++++ RECORDS PROVIDED ++++

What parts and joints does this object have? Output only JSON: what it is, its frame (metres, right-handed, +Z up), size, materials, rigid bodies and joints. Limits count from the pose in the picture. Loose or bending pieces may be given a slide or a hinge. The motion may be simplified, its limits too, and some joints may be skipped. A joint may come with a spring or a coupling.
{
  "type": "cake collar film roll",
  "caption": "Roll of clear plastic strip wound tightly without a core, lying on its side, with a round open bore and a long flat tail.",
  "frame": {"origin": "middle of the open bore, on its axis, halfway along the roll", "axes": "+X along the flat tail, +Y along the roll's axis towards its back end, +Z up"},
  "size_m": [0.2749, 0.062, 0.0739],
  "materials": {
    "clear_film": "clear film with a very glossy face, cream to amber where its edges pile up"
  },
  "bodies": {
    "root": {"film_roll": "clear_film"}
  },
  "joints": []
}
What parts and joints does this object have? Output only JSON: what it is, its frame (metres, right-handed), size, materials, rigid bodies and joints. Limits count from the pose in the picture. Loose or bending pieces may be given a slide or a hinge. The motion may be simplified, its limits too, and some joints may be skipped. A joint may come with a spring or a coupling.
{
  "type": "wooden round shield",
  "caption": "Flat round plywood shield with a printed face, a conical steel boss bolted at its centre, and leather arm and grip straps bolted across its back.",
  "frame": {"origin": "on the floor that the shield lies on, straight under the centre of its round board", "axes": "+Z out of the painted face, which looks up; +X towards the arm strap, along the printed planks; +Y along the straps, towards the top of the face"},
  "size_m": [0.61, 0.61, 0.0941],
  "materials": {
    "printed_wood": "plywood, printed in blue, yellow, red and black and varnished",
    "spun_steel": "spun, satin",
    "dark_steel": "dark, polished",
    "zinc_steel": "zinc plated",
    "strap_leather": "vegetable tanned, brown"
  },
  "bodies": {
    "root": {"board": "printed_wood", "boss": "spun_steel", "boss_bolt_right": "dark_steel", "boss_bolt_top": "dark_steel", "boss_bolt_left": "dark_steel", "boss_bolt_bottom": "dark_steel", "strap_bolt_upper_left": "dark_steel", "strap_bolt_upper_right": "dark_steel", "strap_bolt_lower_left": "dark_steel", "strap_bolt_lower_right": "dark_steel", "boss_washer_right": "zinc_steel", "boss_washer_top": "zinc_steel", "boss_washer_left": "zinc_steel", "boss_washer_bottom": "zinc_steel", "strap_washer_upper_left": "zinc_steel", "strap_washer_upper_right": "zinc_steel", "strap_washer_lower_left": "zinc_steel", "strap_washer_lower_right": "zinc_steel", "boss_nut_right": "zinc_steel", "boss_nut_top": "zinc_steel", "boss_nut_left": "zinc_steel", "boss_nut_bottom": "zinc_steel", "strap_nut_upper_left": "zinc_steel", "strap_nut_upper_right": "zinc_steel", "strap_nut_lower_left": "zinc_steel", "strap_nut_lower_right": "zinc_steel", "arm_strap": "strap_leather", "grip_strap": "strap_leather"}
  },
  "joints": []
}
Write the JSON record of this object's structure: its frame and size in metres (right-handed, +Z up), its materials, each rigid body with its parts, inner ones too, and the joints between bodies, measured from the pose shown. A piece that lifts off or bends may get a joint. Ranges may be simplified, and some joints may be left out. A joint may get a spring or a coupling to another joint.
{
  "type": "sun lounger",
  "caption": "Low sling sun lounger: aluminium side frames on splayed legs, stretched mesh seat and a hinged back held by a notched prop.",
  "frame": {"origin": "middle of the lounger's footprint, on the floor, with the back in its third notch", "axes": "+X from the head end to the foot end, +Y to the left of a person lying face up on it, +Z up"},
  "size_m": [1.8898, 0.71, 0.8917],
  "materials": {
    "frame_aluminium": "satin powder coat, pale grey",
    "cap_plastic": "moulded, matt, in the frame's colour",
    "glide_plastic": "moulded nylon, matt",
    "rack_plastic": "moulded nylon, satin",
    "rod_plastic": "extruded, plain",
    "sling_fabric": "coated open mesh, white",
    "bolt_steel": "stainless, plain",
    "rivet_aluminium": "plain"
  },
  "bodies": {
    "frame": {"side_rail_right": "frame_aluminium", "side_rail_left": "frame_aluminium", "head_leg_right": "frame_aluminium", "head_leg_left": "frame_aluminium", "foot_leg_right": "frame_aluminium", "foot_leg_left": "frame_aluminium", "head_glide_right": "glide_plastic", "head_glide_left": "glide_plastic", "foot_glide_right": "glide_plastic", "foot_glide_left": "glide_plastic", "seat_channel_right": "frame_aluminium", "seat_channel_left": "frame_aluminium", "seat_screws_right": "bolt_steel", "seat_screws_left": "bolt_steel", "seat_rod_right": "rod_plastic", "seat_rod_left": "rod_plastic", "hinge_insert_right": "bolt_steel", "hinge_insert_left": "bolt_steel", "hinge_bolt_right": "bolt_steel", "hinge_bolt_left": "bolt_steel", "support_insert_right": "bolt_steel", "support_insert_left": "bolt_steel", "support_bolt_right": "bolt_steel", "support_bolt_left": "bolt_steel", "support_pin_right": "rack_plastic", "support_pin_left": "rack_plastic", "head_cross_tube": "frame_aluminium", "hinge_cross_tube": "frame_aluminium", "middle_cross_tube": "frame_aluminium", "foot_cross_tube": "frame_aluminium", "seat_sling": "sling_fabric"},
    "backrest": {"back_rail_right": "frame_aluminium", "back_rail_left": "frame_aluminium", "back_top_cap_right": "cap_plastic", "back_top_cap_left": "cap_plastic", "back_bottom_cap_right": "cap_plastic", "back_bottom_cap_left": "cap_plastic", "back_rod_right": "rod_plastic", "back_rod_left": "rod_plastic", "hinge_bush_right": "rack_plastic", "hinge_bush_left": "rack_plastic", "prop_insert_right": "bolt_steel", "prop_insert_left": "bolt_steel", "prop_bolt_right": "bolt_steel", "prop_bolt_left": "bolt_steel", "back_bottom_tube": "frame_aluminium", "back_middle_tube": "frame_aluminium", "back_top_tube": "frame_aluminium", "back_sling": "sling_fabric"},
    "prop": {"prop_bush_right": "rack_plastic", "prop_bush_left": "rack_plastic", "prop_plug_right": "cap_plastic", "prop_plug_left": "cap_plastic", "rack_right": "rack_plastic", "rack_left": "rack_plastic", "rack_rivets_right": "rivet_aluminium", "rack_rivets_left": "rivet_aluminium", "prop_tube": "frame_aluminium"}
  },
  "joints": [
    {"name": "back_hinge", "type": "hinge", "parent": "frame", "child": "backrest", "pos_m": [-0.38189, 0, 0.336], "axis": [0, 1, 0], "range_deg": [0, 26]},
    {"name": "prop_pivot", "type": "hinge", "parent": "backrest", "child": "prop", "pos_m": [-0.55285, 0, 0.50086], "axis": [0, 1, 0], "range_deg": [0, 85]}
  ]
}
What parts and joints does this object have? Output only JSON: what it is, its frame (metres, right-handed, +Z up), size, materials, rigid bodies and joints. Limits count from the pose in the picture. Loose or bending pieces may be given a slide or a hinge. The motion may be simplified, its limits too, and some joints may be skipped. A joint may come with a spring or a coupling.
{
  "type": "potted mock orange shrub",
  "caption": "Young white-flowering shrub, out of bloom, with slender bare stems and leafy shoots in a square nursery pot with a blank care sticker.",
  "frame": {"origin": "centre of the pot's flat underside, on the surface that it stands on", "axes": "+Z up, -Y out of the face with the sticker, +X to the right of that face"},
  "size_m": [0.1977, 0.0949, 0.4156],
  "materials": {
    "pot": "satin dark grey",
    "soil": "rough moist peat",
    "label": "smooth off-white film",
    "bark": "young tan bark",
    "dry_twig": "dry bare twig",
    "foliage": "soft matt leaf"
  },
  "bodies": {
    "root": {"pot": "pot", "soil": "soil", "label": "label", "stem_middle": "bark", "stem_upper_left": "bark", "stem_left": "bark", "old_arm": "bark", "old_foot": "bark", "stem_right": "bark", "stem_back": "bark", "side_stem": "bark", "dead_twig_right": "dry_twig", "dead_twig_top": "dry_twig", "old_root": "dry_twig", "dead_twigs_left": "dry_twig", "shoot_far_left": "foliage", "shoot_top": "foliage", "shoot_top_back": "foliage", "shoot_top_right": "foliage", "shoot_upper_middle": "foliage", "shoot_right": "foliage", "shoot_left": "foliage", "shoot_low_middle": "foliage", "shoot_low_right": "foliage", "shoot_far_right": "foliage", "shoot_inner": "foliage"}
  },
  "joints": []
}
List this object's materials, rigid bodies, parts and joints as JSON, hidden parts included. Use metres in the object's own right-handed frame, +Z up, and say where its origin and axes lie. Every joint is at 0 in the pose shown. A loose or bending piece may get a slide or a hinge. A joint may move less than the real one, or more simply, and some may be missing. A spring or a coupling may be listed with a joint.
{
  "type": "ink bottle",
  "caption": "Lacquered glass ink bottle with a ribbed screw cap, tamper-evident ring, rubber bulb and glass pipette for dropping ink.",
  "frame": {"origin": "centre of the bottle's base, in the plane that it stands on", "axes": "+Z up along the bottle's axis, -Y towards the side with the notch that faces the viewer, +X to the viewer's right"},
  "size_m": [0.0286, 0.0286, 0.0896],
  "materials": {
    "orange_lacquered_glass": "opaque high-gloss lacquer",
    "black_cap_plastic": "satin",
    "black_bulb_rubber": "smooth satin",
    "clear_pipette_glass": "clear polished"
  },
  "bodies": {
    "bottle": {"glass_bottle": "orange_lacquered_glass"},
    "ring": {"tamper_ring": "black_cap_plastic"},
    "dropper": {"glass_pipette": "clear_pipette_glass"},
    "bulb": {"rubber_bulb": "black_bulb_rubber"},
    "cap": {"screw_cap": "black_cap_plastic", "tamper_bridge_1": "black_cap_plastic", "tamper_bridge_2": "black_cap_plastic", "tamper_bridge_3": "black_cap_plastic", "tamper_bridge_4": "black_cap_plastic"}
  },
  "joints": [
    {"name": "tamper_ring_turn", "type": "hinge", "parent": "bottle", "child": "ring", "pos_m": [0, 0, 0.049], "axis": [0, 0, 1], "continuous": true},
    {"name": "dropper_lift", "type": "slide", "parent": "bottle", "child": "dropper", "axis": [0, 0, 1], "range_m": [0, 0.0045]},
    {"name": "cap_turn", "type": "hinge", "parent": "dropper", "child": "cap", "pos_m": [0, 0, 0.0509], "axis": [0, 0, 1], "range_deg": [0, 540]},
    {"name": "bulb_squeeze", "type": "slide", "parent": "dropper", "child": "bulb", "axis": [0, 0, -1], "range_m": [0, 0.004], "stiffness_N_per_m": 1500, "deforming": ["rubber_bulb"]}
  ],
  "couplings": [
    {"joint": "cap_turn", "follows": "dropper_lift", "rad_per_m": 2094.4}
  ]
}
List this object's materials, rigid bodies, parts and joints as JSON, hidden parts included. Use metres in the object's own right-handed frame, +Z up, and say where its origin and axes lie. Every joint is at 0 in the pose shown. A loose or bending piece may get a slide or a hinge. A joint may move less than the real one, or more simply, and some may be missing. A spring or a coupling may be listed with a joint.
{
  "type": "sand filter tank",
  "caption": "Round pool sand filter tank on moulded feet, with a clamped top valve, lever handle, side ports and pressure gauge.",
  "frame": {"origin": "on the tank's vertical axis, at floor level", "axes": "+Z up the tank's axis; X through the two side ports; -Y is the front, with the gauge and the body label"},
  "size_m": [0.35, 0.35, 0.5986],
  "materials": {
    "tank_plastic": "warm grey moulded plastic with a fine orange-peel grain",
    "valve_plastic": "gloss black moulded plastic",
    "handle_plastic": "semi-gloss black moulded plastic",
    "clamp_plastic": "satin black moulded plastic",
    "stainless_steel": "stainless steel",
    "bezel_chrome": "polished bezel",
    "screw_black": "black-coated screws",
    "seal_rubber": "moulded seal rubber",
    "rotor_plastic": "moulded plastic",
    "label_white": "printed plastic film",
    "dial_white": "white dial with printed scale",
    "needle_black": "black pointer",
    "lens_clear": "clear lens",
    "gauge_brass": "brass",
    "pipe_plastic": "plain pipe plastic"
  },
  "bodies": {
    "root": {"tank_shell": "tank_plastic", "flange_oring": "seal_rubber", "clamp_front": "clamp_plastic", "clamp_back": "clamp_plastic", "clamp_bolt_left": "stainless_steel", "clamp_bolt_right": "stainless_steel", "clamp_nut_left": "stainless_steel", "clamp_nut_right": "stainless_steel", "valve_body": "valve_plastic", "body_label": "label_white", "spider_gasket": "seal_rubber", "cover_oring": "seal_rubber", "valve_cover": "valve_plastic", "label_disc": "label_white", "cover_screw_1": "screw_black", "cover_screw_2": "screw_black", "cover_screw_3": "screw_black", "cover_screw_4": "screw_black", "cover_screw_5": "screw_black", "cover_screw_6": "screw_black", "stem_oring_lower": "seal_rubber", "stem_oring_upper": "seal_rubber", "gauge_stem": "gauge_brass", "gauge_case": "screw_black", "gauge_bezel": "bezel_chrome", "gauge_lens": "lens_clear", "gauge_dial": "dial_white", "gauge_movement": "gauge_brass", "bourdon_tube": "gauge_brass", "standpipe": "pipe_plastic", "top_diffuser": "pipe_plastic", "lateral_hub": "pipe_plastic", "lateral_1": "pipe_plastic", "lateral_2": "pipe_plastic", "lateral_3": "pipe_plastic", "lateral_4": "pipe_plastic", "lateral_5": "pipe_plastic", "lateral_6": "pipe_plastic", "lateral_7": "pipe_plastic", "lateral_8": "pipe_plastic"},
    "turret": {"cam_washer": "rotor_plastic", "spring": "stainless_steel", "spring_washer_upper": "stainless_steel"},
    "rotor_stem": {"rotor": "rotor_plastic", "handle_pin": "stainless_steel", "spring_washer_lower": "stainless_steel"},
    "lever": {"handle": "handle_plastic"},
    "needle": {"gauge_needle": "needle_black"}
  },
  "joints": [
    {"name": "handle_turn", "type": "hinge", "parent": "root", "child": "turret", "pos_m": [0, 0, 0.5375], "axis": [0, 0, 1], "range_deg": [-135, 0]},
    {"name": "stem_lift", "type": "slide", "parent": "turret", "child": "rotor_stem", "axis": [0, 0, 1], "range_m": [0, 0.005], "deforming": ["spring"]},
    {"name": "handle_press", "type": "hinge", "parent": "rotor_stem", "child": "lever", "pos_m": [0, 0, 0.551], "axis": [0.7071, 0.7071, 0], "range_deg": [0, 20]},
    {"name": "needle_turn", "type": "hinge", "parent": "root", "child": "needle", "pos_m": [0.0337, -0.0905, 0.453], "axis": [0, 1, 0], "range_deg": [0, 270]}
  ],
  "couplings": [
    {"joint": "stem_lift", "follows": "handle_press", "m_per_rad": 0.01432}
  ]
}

++++

## WORK REQUIRED:
How many of the lines above include the string "that"? Reply with the number by itself.

## SOLUTION TO THIS EXERCISE:
4